Synthesis, crystal structure, sintering and electrical properties of a new alluaudite-like triple molybdate K0.13Na3.87MgMo3O12†
Abstract
A new triple molybdate K0.13Na3.87MgMo3O12 was synthesized by solid state reaction. The crystal structure has been determined by single X-ray diffraction and the electrical conductivity measured by impedance spectroscopy. The title compound crystallizes in the monoclinic space group C2/c with a = 12.9325 (8) Å, b = 13.5537 (9) Å, c = 7.1627 (6) Å, β = 112.212 (9)°, V = 1162.33 (14) Å3 and Z = 4. The final agreement factors are R = 0.0241, wR (F2) = 0.0584, S(F2) = 1.22. The magnesium–molybdate 3D-framework belongs to the alluaudite type. The structure is formed by infinite chains composed of edge-sharing (Mg/Na)2O10 dimmers, which are linked together via bridging MoO4 tetrahedra, yielding to a three-dimensional framework enclosing two distinct types of hexagonal tunnels in which Na+ and K+ cations reside. The structural model is validated by bond valence sum (BVS) and charge distribution (CD) methods.

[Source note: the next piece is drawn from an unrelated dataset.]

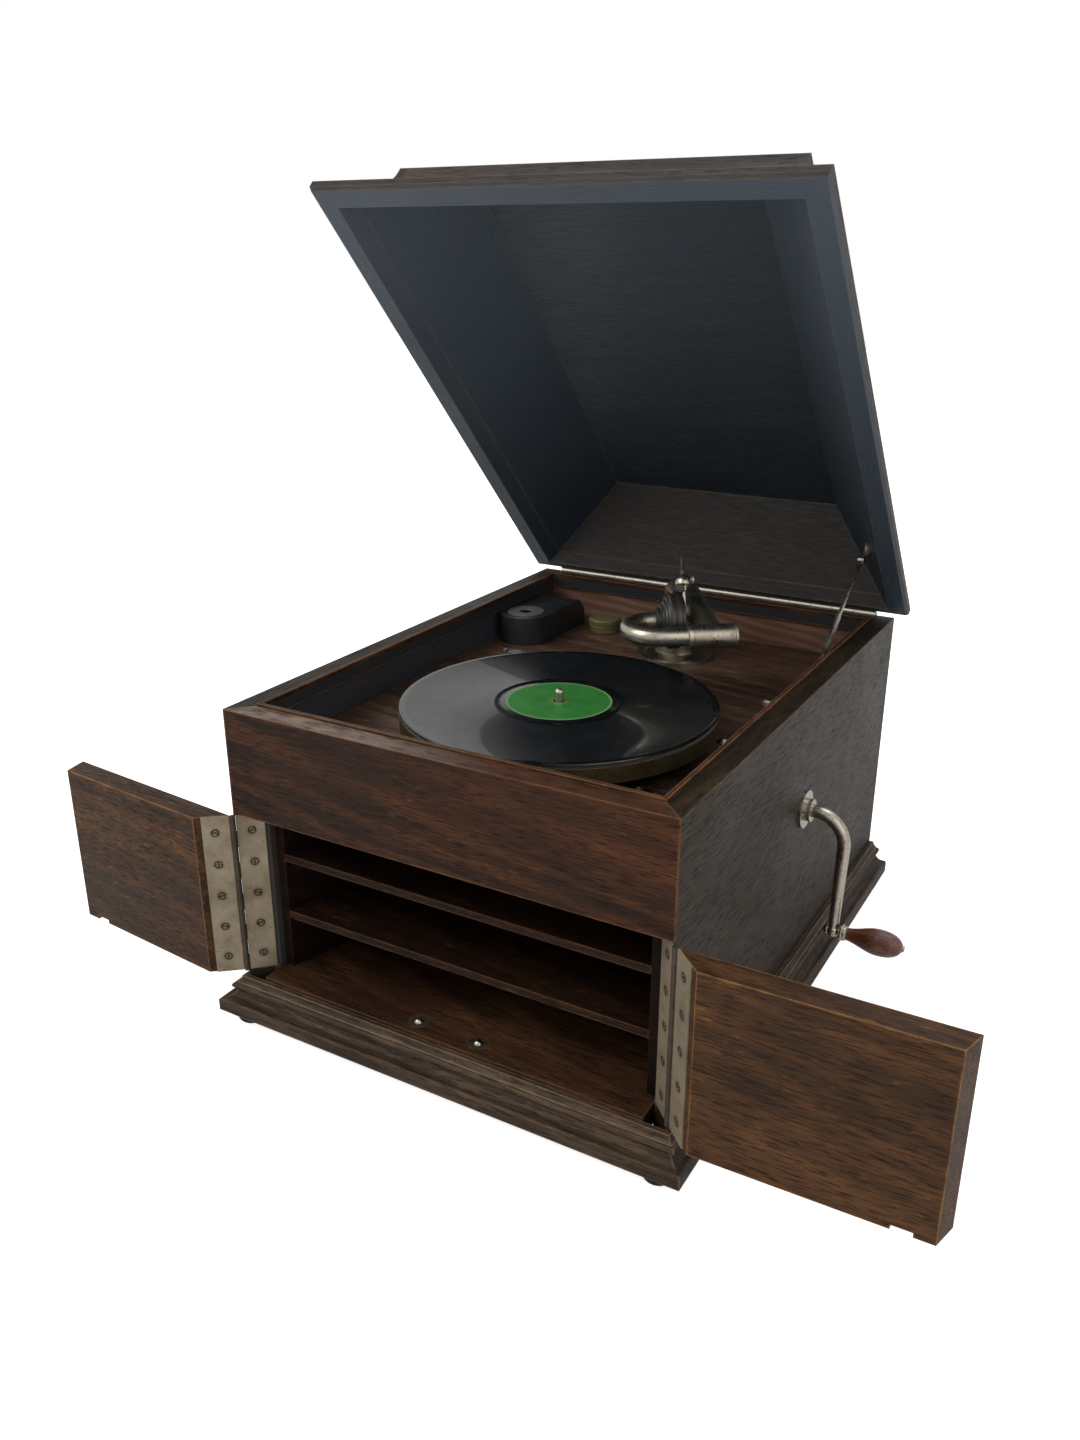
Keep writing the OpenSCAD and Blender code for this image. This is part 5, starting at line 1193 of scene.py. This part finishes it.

Ball milling is used as mechanical means to reduce the particles sizes of the synthesized powder. At the optimal sintering temperature of 650 °C, a relative density of 81% was obtained. The microstructures were characterized by scanning electron microscopy. The compound undergoes a phase transformation at 528 °C accompanied by an abrupt increase of the electrical conductivity. Above this phase transition, the electrical conductivity reaches 10−2 S cm−1. Thus K0.13Na3.87Mg(MoO4)3 may be considered as a promising compound for developing new materials with high ionic conductivity.